There are many more questions that any Ethiopian worthy of self respect should ask. How many times have you heard epidemic levels of Ethiopian suicides in the Middle East? How many of us have heard Ethiopian girls throwing themselves from the top floors of buildings to end their misery in these countries? Haven’t you heard that the Ethiopian embassies in these countries routinely tell our slave sisters to go to hell whenever they ask for help? How many times have we heard that boatloads of Ethiopians travelling from Bosaso in Somaliland sink in the Red Sea while attempting to reach the cost of the Arabian Peninsula where they were treated like animals? Have you wondered why hours after the first boat capsized with all Ethiopians on board others keep riding the next ramshackle boat taking a chance on their lives? Haven’t we seen pictures of Ethiopian women beaten, sometimes even burnt by their masters in this region? How often have we heard women thrown into jail, or their passports confiscated and thrown out on the streets for voulchers to play with them? Have we not heard that many are often denied their slave salaries by their masters and thrown out on streets? Have we not heard that many dead Ethiopians are simply buried in the sands and vanish like the wind? How many of us have heard Ethiopian maidservants calling the voice of America or Ethiopian community radio stations in the West to tell us harrowing stories of mistreatment and racism pleading with us for help? An Ethiopian airline crew member I met recently told me that it is not unusual to travel from the Middle East to Addis Ababa with many young Ethiopian girls who suffer from extreme forms of depression and trauma, some who lost their minds and behave strangely. Yes, there is some awful thing happening to us as a people and we seem to be lost. If there is anything strange in this particular case, it is our attempt to treat it as an isolated case, a self deception that borders on stupidity. Rather than blame ourselves for letting this happen to us we tend to project it elsewhere.

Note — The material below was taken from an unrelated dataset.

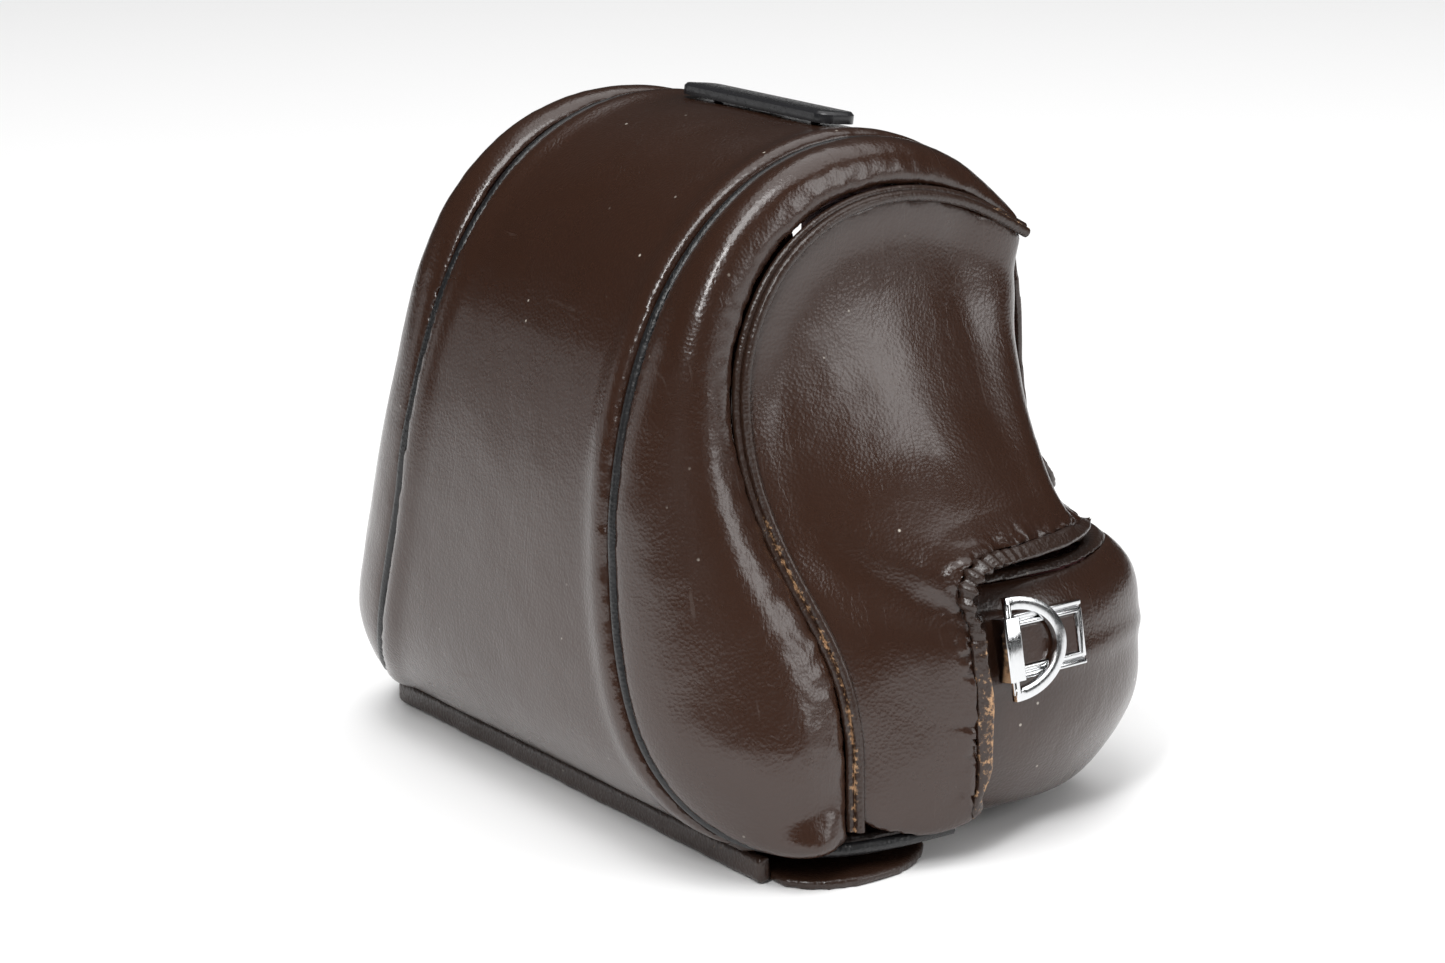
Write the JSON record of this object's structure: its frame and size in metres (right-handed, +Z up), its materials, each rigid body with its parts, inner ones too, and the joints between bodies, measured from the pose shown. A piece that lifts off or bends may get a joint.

The first job of any government anywhere is to protect its citizens, so we hear in nearly all countries. In that case we have no government. We have allowed robber barons to rule over us. The anger should be directed at us for letting our country be run by a slave trading oligarchy – the government of Meles Zenawi that turned selling young Ethiopian girls in the Middle East into a huge industry. I hear that this slave trade is now becoming one of Meles Zenawi’s most important hard currency earning businesses in the country.

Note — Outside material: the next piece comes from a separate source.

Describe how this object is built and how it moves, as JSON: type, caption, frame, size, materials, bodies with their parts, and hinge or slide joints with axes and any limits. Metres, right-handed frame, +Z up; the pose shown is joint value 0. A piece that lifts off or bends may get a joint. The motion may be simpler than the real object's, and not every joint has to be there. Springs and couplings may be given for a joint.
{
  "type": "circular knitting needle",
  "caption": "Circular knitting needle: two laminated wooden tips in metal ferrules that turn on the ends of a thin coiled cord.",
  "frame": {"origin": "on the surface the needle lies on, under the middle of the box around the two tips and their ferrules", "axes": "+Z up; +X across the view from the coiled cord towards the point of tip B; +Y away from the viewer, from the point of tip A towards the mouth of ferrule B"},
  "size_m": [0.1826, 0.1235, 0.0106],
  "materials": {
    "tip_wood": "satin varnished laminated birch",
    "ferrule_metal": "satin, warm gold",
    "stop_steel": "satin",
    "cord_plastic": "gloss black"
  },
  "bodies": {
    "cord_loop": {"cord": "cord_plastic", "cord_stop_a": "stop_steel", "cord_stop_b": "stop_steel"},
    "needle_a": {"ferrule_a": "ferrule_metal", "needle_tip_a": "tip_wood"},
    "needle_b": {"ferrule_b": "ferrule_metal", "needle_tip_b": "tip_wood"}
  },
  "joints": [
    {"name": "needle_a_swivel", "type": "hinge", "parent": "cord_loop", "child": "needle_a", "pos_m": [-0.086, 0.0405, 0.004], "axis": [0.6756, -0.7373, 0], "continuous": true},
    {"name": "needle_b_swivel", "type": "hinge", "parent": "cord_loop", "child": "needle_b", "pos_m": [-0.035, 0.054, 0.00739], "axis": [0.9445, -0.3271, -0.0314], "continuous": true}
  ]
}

From time to time I meet some pigs who feed at Meles Zenawi’s trough. They tell me something I already know very well. They tell me the economy in Ethiopia is growing. Nobody is contesting that other than the inflated statistics cooked-up in Meles Zenawi’s office for propaganda purposes. This is not even a secret. I have heard it from people who work on analyzing and reporting the data. These pigs, like any pig, hardly understand the meaning of economic growth and development as it relates to social welfare and how to measure it and account for the source of the growth and who benefits out of it. If they see buildings and asphalted roads and bridges and a few people in Addis Ababa and elsewhere striking it rich overnight, that’s it- economy is growing. They seem to have very little clue that the TPLF is expected to do something for a living or that it is supposed to show us something in the form of growth for being one of the world’s most important destinations of billions of dollars of foreign aid in the world and the huge remittance from millions of Ethiopians abroad, including from the slave labor its sells to the Middle East and the massive number of children it sells for adoption? By the way, have you stood by at major terminals of Ethiopian Airlines? The most common scene is a parade of people carrying small Ethiopian children. I once saw an old Ethiopian woman crying profusely at the site of the little children at Dulles Airport in Virginia. These adopters say they pay a fortune to Mr. Zenawi’s government to get these children. Did you hear that the government of Australia saw the obscenity and was forced to stop it recently? Is this a proud thing to do for a people and a country which boasts “unheard of” economic growth?
The naming of the Abay Bridge by Meles Zenawi is an interesting illustration of how Meles himself and the pigs at his trough perceive economic growth and development. According to the local media reported at the time of the inauguration of the bridge, Meles Zenawi named the bridge “Hidasse dildiy” – meaning the “bridge of renaissance”. What makes this interesting is that the construction of the bridge was 100% funded by the Japanese government! ሲሉ ሰምታ ደሮ ታንቃ ሞተች!
Whatever its source, what is economic growth or development anyway if it is not meant to improve the life of people? Why is it that our loss of pride and dignity and humiliation so positively correlated with this reported growth? I mean, how is it that the more the country grows economically, the more people live in humiliation and desperation, and the number of the poor increases exponentially? Who is getting rich any way? What the pigs and the TPLF officials don’t tell you is that the number of the absolute poor and the perennially aid dependent population more than tripled since TPLF arrived in Addis Ababa almost two decades ago? Beggary is no more a humiliating exercise in Ethiopia. It used to be. If you happen to meet any of these pigs, or any of the government officials who brag about economic growth in Ethiopia, ask them to show you what the country manufactures and sells to the world other than good old coffee and other agricultural products that we began exporting a century ago. Ask them how many extractive industries like mining are operating.
And lo and behold, a slavery of epic proportions is hovering at your door steps. If you are not redirecting the anger and rise up to make changes as any people worthy of dignity and respect must do now, wait until the Middle East tycoons begin operating the land Meles Zenawi is selling them at bargain prices now. If you think the current land grab in Ethiopia is traditional investment and not colonialism, just wait until your relatives begin working in the Egyptian, Arabian and Asian plantations. I am not sure if it will be too late by then. If you are angry that you are despised outside of your country, you will see what it looks like when they come home to take the land our fathers fought hard to leave for us. But when are we going to say enough is enough! Ehhhhh!